Stephen Giles (born July 4, 1972) is a Canadian sprint canoeist who competed from the early 1990s to the mid 2000s. Competing in four Summer Olympics, he won the bronze in the C-1 1000 m event at Sydney in 2000.

Life 
Giles was born in St. Stephen, New Brunswick.  He began canoeing at age eight at the Orenda Racing Canoe Club in Lake Echo, Nova Scotia.  He was a member of the Canadian national team for fifteen years, including eleven senior world championships.  He was inducted into the Nova Scotia Sport Hall of Fame in 2012.

He was adept at both the 500 m event and 1000 m early in his career. His best races came in the C-1 1000 m event later in his career, earning the world championship gold medal in 1998 at Szeged, Hungary. In the same event, he won a bronze medal at the 2000 Summer Olympics, and a bronze medal at the 2002 World Championships in Seville, Spain. He also won a bronze medal at the 1993 world championships in Copenhagen, Denmark, in the men's C-1 500 m event, and at the 1989 Junior World Championships in Dartmouth, Nova Scotia. Notable contemporaries in the C-1 included Andreas Dittmer, Martin Doktor, and Maxim Opalev.
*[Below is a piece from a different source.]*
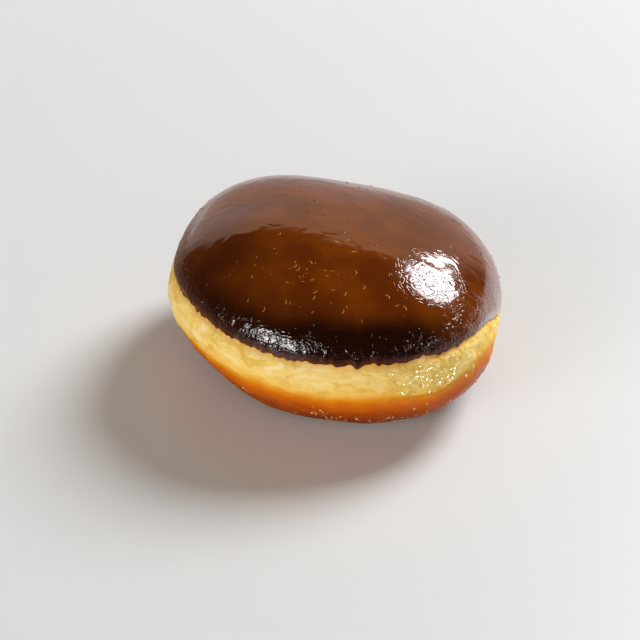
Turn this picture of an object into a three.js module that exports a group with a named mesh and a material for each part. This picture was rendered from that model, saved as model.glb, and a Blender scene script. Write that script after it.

Giles is part of a long line of successful Canadian paddlers in the C-1 discipline including Frank Amyot, John Wood, and Larry Cain.  Since Giles' retirement in 2004, the tradition has been taken up by fellow Nova Scotian Richard Dalton, Thomas Hall, and Mark Oldershaw.

Giles holds Bachelor of Science and Bachelor of Engineering degrees from Dalhousie University, as well as an honorary Doctor of Laws. He completed his Master of Business Administration degree at Saint Mary's University in 2011.  He currently works at EastLink in Halifax, Nova Scotia. He was married in 1997. He and wife Angela (née Julien) have a daughter, Macy, and a son, Duncan.

In 2018 he was named one of the greatest 15 athletes in Nova Scotia's history.

2004 Olympics
In the 2004 Summer Olympics, Giles competed in the C-1 1000 m event.  He finished second in his initial heat, advancing to the semifinal with a time of 3:52.451. Giles won his semifinal with a time of 3:51.720, qualifying for the final. There, he placed fifth at 3:51.457.

2009 ICF Canoe Sprint World Championships
For the 2009 ICF Canoe Sprint World Championships in neighboring Dartmouth, Giles served as Chair of Competition.

References

Committee chairs of the 2009 ICF Canoe Sprint World Championships in Dartmouth, Nova Scotia, Canada featuring Giles. - accessed January 4, 2009.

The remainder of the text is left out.